Au bout du compte, on ressort
avec la nette impression d'avoir été nourri, choyé,
pris pour autre chose qu'un imbécile gobeur d'images ou d'idées
toutes faites.
Chaque personnage de ce film choral a son importance et sa personnalité,
chacun évolue en fonction des situations et des échanges
avec les autres, cela ressemble à la vraie vie, en somme.
La compréhension, ou bien ce par quoi on est touché,
varie selon sa propre histoire, son humeur du moment, son attention
particulière. Quand l'un retiendra que l'amour et les fantasmes
qui l'accompagnent empêchent souvent de vivre sa vie, l'autre
sera ému par les mots, ceux qui font du mal alors qu'on les
a lancés sans les maîtriser, comme on fait un geste
maladroit. J'ai dit ça ? Mais ça n'est pas ce que
je voulais dire, c'est comme si j'avais posé mes clés
dans le frigo à côté du beurre… les mots
qui changent une vie, d'abord par hasard ou par micro variations
puis qui peu à peu envahissent tout, modifiant les pensées,
les gestes, les choix, minimes ou cruciaux.

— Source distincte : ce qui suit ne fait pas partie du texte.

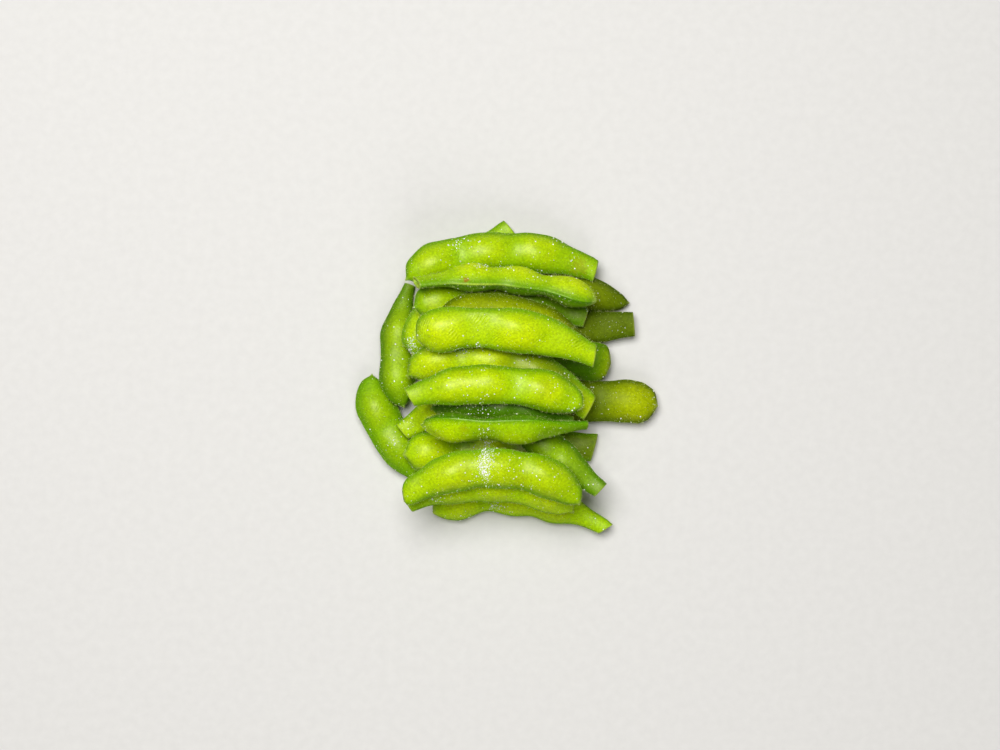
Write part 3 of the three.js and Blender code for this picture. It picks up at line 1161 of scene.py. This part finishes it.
PODS = (
    Pod("pod_right_1", Skin.OLIVE, 1, dull=(0.6,)),
    Pod("pod_right_2", Skin.OLIVE, 2, dull=(0.8, 0.8, 0.4), green=(0.2,), matt=0.1),
    Pod(
        "pod_right_3", Skin.DEEP, 3, warm=(0, 0, 0, 0, 0, 0, 0.7), dull=(0.2, 0.4, 0.7, 0.4, 0.1),
        green=(0, 0, 0, 0, 0.8, 0.9, 0.1), pale=(0.5,), beak=0.1,
    ),
    # Dull and darker from its cut end to past its middle, partly painted shade where it runs in under other
    # pods.
    Pod(
        "pod_right_4", Skin.OLIVE, 4, warm=(0, 0, 0, 0, 0.1, 0.4, 0.4),
        dull=(0.7, 0.7, 0.7, 0.8, 0.45, 0, 0), pale=(0.4,), beak=0.2,
    ),
    Pod("pod_left_1", Skin.BRIGHT, 5, green=(0.5,), rim=3.4),
    Pod(
        "pod_left_2", Skin.DEEP, 6, warm=(0.3, 0.25, 0.15), dull=(0.15, 0.25, 0.15), matt=0.05, rim=3.2,
    ),
    Pod("pod_left_3", Skin.BRIGHT, 7),
    Pod("pod_mid_1", Skin.BRIGHT, 8, warm=(0, 0, 0.1, 0.2), dull=(0.9, 0.6, 0, 0), rim=1.6),
    Pod("pod_front_1", Skin.BRIGHT, 9, warm=(0.1,), rim=0.8, beak=0.1),
    Pod("pod_under", Skin.DEEP, 10),
    # Its yellowing is partly painted light, lightening it where it lies in the shade of the pods above.
    Pod("pod_mid_2", Skin.BRIGHT, 12, warm=(0.3,), rim=1.2),
    Pod("pod_mid_3", Skin.DEEP, 13, dull=(0.3,), matt=0.05),
    Pod("pod_mid_4", Skin.BRIGHT, 14, dull=(0.9, 0.9, 0, 0), green=(0.3, 0.6, 0.5, 0.2)),
    Pod("pod_top_1", Skin.BRIGHT, 15, warm=(0.2, 0.1), green=(0.2,), spots=(Spot(0.09, 253, 3.5, 0.25),)),
    # Painted shade on its lower face.
    Pod(
        "pod_top_2", Skin.BRIGHT, 16, warm=(0.1, 0.15, 0.3), pale=(0, 0.3, 0.8, 0.3, 0, 0, 0),
        shade=(0, 0.8), beak=0.2, spots=(Spot(0.26, 141, 1.4, 0.9),),
    ),
    Pod("pod_top_3", Skin.OLIVE, 17, warm=(0.3,)),
    Pod("pod_top_4", Skin.BRIGHT, 18, warm=(0.6, 0.1, 0.4, 0.4, 0.4), dull=(0, 0.8, 0.6, 0, 0, 0)),
    Pod("pod_top_5", Skin.BRIGHT, 19, warm=(0.35, 0.3), beak=0.1, creased=0.9),
    Pod("pod_top_6", Skin.DEEP, 20, dull=(0.9, 0.8, 0.4), green=(0.9,), pale=(0.4,)),
    Pod(
        "pod_top_7", Skin.BRIGHT, 21, warm=(0.3, 0.15), green=(0.1,), beak=0.3,
        spots=(Spot(0.75, 90, 3.5, 0.12), Spot(0.3, 60, 2.5, 0.1)),
    ),
    # Painted shade on its upper face, in the shadow of the pod above.
    Pod(
        "pod_top_8", Skin.BRIGHT, 22, green=(0.9, 0.5, 0.2, 0.1, 0), pale=(0,), shade=(0.9, 0),
        matt=-0.08, rim=1.0, seam_height=0.1, spots=(Spot(0.72, 304, 1.8, 0.22),),
    ),
    Pod(
        "pod_front_2", Skin.BRIGHT, 23, warm=(0, 0, 0.1, 0.2), green=(0.2, 0.1, 0, 0), rim=0.8, beak=0.5,
    ),
    Pod(
        "pod_front_3", Skin.BRIGHT, 24, warm=(0.35,), green=(0.1, 0.3), beak=0.15, nip=4.0,
        spots=(Spot(0.64, 116, 3.5, 0.16), Spot(0.35, 100, 3.0, 0.12)),
    ),
)

PINCHES = (
    Pinch(-8.0, -28.5, 1.6, 4.6, 1300),
    Pinch(-6.3, -24.9, 2.0, 1.5, 450),
    Pinch(-8.5, -30.0, 5.0, 6.0, 55),
    Pinch(4.5, -29.0, 5.0, 4.0, 35),
    Pinch(-17.5, 43.8, 2.2, 1.8, 240),
    Pinch(-15.5, 46.3, 4.0, 1.0, 120),
    Pinch(-9.7, 37.2, 2.0, 0.9, 380),
    Pinch(-2.0, 36.8, 4.0, 0.8, 170),
    Pinch(-15.3, 8.6, 2.5, 0.9, 420),
    Pinch(-10.3, 10.2, 4.0, 0.8, 170),
    Pinch(-33.0, 10.7, 1.7, 2.4, 700),
    Pinch(6.0, 6.2, 2.5, 1.5, 120),
    Pinch(-24.2, -41.0, 2.0, 1.0, 280),
    Pinch(-19.8, -40.0, 3.0, 0.8, 170),
    Pinch(-4.1, -44.2, 2.0, 1.2, 700),
    Pinch(-0.3, -46.2, 1.2, 0.6, 400),
    Pinch(-39.2, -22.0, 2.0, 2.4, 120),
    Pinch(21.8, -8.3, 2.0, 3.0, 60),
    Pinch(-9.0, -11.0, 5.0, 1.0, 150),
    Pinch(-7.0, -17.6, 2.4, 1.8, 130),
    Pinch(17.8, 45.3, 3.2, 1.2, 180),
    Pinch(22.4, 41.3, 1.5, 2.0, 60),
    Pinch(10.2, 33.7, 4.0, 1.6, 60),
    Pinch(49.8, -8.6, 1.5, 3.0, 50),
    Pinch(36.6, 15.6, 1.6, 1.0, 90),
    Pinch(-3.0, -3.0, 20.0, 5.0, 22),
    Pinch(4.0, -36.0, 4.0, 2.0, 50),
    Pinch(-35.0, -15.5, 2.0, 2.5, 60),
    Pinch(-5.0, -22.6, 3.0, 0.8, 150),
    Pinch(-20.0, -48.0, 8.0, 0.8, 60),
)

SPRINKLE = 6.0  # grains of salt everywhere else, for each square cm
GRAIN = 0.4  # the largest grain's side, in mm
HAIR = 0.75  # the longest hair, in mm
HAIRS = 110.0  # for each square cm, where the skins' "down" is 1


def main() -> None:
    """Builds the pods, the salt, the down and the studio."""
    logging.basicConfig(level=logging.INFO, format="%(message)s")
    for pod in PODS:
        piece = pod.build()
        log.info("%s: %d faces", piece.name, len(piece.data.polygons))
    skins = joined([pod.piece for pod in PODS], PINCHES, SPRINKLE)
    for scatter in (
        Salt("salt_grains", SALT, "salted", density=1.0, seed=5, size=GRAIN, least=0.25, rarity=2.6),
        Down("pod_down", DOWN, "down", density=HAIRS, seed=11, size=HAIR),
    ):
        piece = scatter.build(skins)
        log.info("%s: %d faces", piece.name, len(piece.data.polygons))
    bpy.data.objects.remove(skins)
    Studio().build()


if __name__ == "__main__":
    main()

Le scénario est formidablement dense, alors qu'en fin de
conte, il n'y a pas tant d'évènements. Mais le récit
fourmille de détails, de dialogues, d'échanges muets,
de revirements, de révélations, de clins d'œil
du destin. C'est drôle et émouvant, chacun y voit un
parallèle avec un aspect de sa propre vie.
Bien sûr Bacri fait du Bacri, Jaoui du Jaoui, et les autres
gravitent autour en s'opposant ou en s'unissant…(mention spéciale
à Agathe Bonitzer qui de film en film impose sa personalité
si particulière)
Tous comptes faits, il n'y a pas de morale, pas de bon mot pour
finir, pas de réconciliation générale, pas
de chorale généreuse ni de dynamitage d'idées
reçues. Juste des personnages qu'on a suivis avec bonheur
puis qui s'en vont continuer leur vie, avec un peu d'expérience
en plus, des souvenirs à garder ou à effacer.
Pendant la projection, on est touché, amusé, meurtri
parfois. On aurait envie de revoir les scènes, faire une
pause, noter les répliques, en parler avec sa voisine, puis
s'y replonger avec délice et peut-être aussi une pointe
d'inquiétude.
Continuez, les Jabac, à parler de vous et de nous, à
raconter comment vont les sentiments, à nous aider à
prendre du recul face aux choses de la vie.